- _What you are asked to do_:
Give the data again, word for word.

- _Source material_:
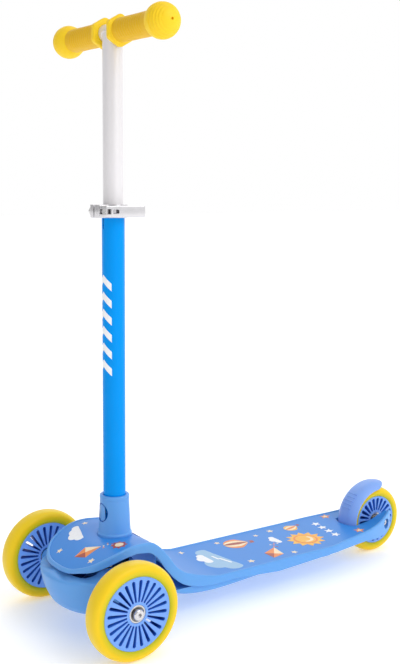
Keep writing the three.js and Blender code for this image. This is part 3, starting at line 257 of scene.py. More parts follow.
def arc_points(radius, start, end, count):
    """Points round zero, from one angle to another."""
    return [(radius * math.cos(a), radius * math.sin(a)) for a in np.linspace(start, end, count)]


def drop_outline(start, end, narrow, wide, steps=8):
    """A long outline along X with round ends, narrow at its start and wide at its end."""
    arc = np.array(arc_points(1, -math.pi / 2, math.pi / 2, steps + 1))
    return np.concatenate((arc * wide / 2 + (end - wide / 2, 0), -arc * narrow / 2 + (start + narrow / 2, 0)))


def hexagon(across):
    return circle(across / math.sqrt(3), 6)


def turned(points, angle):
    c, s = math.cos(angle), math.sin(angle)
    return np.asarray(points) @ np.array(((c, s), (-s, c)))


def signed_area(loop):
    x, y = np.asarray(loop).T
    return (x @ np.roll(y, -1) - y @ np.roll(x, -1)) / 2


def inset(loop, distance):
    """A loop moved inwards, where inwards is to its left."""
    before, after = loop - np.roll(loop, 1, 0), np.roll(loop, -1, 0) - loop
    normals = []
    for a, b in zip(before, after):
        a, b = a / max(np.linalg.norm(a), 1e-12), b / max(np.linalg.norm(b), 1e-12)
        across = np.array((-a[1] - b[1], a[0] + b[0])) / 2
        normals.append(across / max(across @ across, 0.25))
    return loop + distance * np.array(normals)


def inside(points, loops):
    """Which points lie inside the first loop and outside the others."""
    points = np.asarray(points)
    crossings = np.zeros(len(points), int)
    for loop in loops:
        ends = np.roll(loop, -1, 0)
        for (x0, y0), (x1, y1) in zip(loop, ends):
            if y0 == y1:
                continue
            between = (y0 > points[:, 1]) != (y1 > points[:, 1])
            crossings += between & (points[:, 0] < x0 + (points[:, 1] - y0) * (x1 - x0) / (y1 - y0))
    return crossings % 2 == 1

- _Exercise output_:
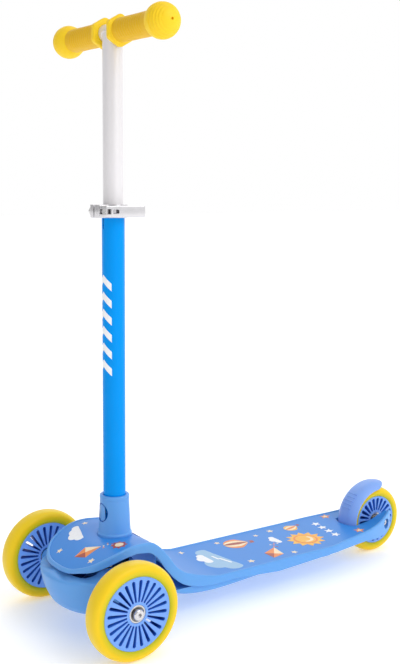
Keep writing the three.js and Blender code for this image. This is part 3, starting at line 257 of scene.py. More parts follow.
def arc_points(radius, start, end, count):
    """Points round zero, from one angle to another."""
    return [(radius * math.cos(a), radius * math.sin(a)) for a in np.linspace(start, end, count)]


def drop_outline(start, end, narrow, wide, steps=8):
    """A long outline along X with round ends, narrow at its start and wide at its end."""
    arc = np.array(arc_points(1, -math.pi / 2, math.pi / 2, steps + 1))
    return np.concatenate((arc * wide / 2 + (end - wide / 2, 0), -arc * narrow / 2 + (start + narrow / 2, 0)))


def hexagon(across):
    return circle(across / math.sqrt(3), 6)


def turned(points, angle):
    c, s = math.cos(angle), math.sin(angle)
    return np.asarray(points) @ np.array(((c, s), (-s, c)))


def signed_area(loop):
    x, y = np.asarray(loop).T
    return (x @ np.roll(y, -1) - y @ np.roll(x, -1)) / 2


def inset(loop, distance):
    """A loop moved inwards, where inwards is to its left."""
    before, after = loop - np.roll(loop, 1, 0), np.roll(loop, -1, 0) - loop
    normals = []
    for a, b in zip(before, after):
        a, b = a / max(np.linalg.norm(a), 1e-12), b / max(np.linalg.norm(b), 1e-12)
        across = np.array((-a[1] - b[1], a[0] + b[0])) / 2
        normals.append(across / max(across @ across, 0.25))
    return loop + distance * np.array(normals)


def inside(points, loops):
    """Which points lie inside the first loop and outside the others."""
    points = np.asarray(points)
    crossings = np.zeros(len(points), int)
    for loop in loops:
        ends = np.roll(loop, -1, 0)
        for (x0, y0), (x1, y1) in zip(loop, ends):
            if y0 == y1:
                continue
            between = (y0 > points[:, 1]) != (y1 > points[:, 1])
            crossings += between & (points[:, 0] < x0 + (points[:, 1] - y0) * (x1 - x0) / (y1 - y0))
    return crossings % 2 == 1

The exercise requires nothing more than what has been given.